Le 22 août, Radio Zagreb appela les gouvernements des pays participant à l’invasion de la Tchécoslovaquie de retirer leurs troupes. La Yougoslavie de Josip Broz Tito dénonça la main-mise de l’URSS qui empêchait les voies particulières au socialisme, continuant ses accusations de la fin des années 1940.
Le 23 août, lors d’une réunion du Comité Central de la Ligue des communistes de Yougoslavie, Josip Broz Tito dit notamment :
« Tout le monde doit avoir l’esprit clair quant au fait que la Yougoslavie, si son indépendance devait être menacée, saurait mettre en œuvre tous les moyens pour sa défense et sa sécurité, et ce quel que soit le côté d’où provient la menace. »

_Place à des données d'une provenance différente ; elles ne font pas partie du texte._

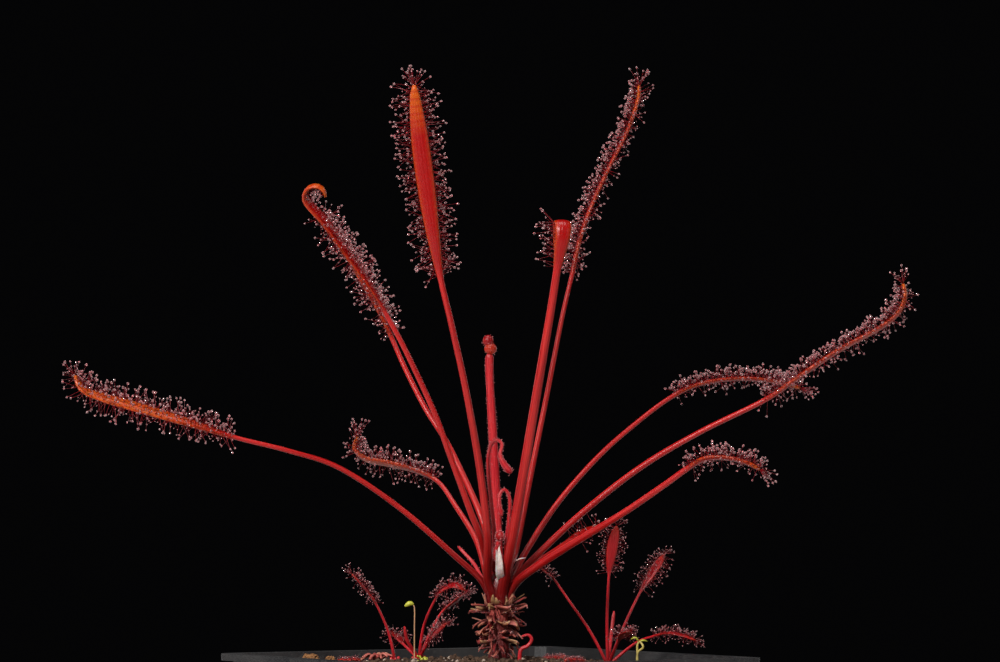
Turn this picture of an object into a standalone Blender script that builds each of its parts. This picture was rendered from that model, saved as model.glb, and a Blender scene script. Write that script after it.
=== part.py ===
"""A red Cape sundew in a square nursery pot, with the small plants that share its soil.

The origin is the middle of the pot's underside, +Z is up, and the fan of leaves spreads along X.
Every size below is in millimetres; MM turns it into metres where a mesh is placed.
"""

import math
import random

import bmesh
import bpy
from mathutils import Matrix, Quaternion, Vector
from mathutils.bvhtree import BVHTree

MM = 0.001

# The pot: a thin tapered square with rounded corners and a narrow turned-out lip.
POT_HEIGHT = 65.0
POT_TOP_SIDE = 70.0
POT_BASE_SIDE = 52.0
POT_WALL = 1.2
POT_CORNER = 0.045
LIP_OVERHANG = 1.5
LIP_HEIGHT = 1.2
POT_TURN = math.radians(32)
DRAIN_HOLE_RADIUS = 3.0
DRAIN_HOLE_SPREAD = 17.0

# The soil, heaped a little in the middle, with a plain hole for each thing that stands in it.
GAP = 0.3
SOIL_EDGE_DROP = 2.4
SOIL_HEAP = 1.7
SOIL_ROUGHNESS = 0.25
HOLE_DEPTH = 3.0
HOLE_HEADROOM = 3.0

# The main plant: a short stem crusted with old leaf bases, and the crown that the leaves leave.
RIM = POT_HEIGHT
PLANT_X = 2.1
STEM_RADIUS = 1.7
STEM_TOP = 8.9
CROWN_MIDDLE = Vector((PLANT_X, 0, 11.6))
CROWN_RADII = Vector((2.7, 2.7, 3.8))
CROWN_FOOT = STEM_TOP + 1.55
OLD_BASES = 26
LOWEST_BASE = 1.7
HIGHEST_BASE = STEM_TOP - 1.0
GOLDEN_ANGLE = math.radians(137.5)

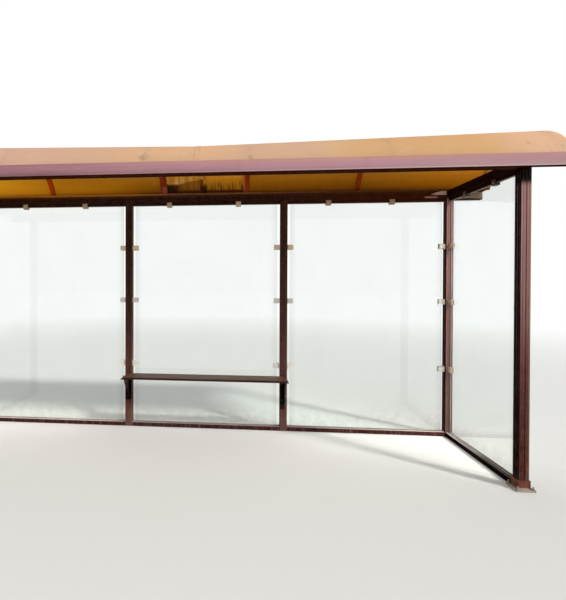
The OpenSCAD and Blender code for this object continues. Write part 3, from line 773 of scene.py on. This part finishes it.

La résolution du Comité Central mit en avant le principe du non-alignement, du rejet des sphères d’influence et des blocs, etc. L’occupation de la Tchécoslovaquie est présentée comme non pas une anomalie, mais l’expression de tendances conservatrices cherchant à protéger des formes dépassées.
Il est un autre point inquiétant la Yougoslavie : la question macédonienne. A l’époque où la Bulgarie était encore réellement socialiste, avec Georgi Dimitrov à sa tête, la nation macédonienne était reconnue. Les Macédoniens n’ont pas d’État reconnu alors ; ils sont présents en Albanie, en Yougoslavie, en Grèce (où ils sont particulièrement opprimés) et en Bulgarie.
Or, après 1953, la Bulgarie a développé des thèses nationalistes selon lesquelles les Macédoniens seraient simplement des Bulgares – ce qui est prétexte à la volonté de former une « grande Bulgarie ». La mobilisation de l’armée bulgare inquiétait donc particulièrement la Yougoslavie.
Dans ce contexte, la Yougoslavie systématisa immédiatement la protection militaire de l’ensemble des pistes pour avions dans le pays. Des brigades armées furent formées parmi les hommes n’étant pas déjà réservistes de l’armée ou encore trop jeunes pour avoir fait leur service militaire. Leur tâche était, en cas d’invasion, de protéger les lieux de production.
Un appel fut fait à la mobilisation dans chaque commune afin de prendre des mesures pour être en mesure de mener des actions de partisans. En fait, la Yougoslavie suivait le modèle suisse, en le systématisant. En cas d’attaque, il ne devait pas y avoir de ligne de front, mais une mobilisation populaire armée pour, non pas vaincre militairement, mais coûter tellement cher à l’envahisseur que cela l’amène à abandonner son initiative.
Tous les hommes de 17 à 50 ans et toutes les femmes de 19 à 40 étaient concernées par l’intégration dans la résistance armée en cas d’invasion.
En réalité, il y avait deux raison pour ce positionnement. La première, c’est que la Yougoslavie était une fédération où les nationalismes pullulaient : une réelle centralisation militaire était impossible, tout comme toute centralisation d’ailleurs, et ce d’autant plus dans un pays ayant fait de « l’autogestion » la base de son organisation sociale et économique.
Les différentes bureaucraties s’accordaient pour former une nouvelle bourgeoisie vivant de la corruption et des micro-capitalismes des entreprises autogérées.
La seconde raison, c’est que de par l’importance de la Yougoslavie sur le plan militaire de par son emplacement (accès à la mer Adriatique, frontières avec l’Autriche, l’Italie et la Grèce d’un côté, avec la Bulgarie, la Hongrie et la Roumanie de l’autre), ni les États-Unis ni l’URSS n’auraient toléré une main-mise complète de son concurrent.
La Yougoslavie savait que son statut de « non-aligné » la protégeait, même si dans les faits l’ouverture à l’Ouest et son soutien à l’Angleterre et les Etats-Unis était évident – évident mais indirect.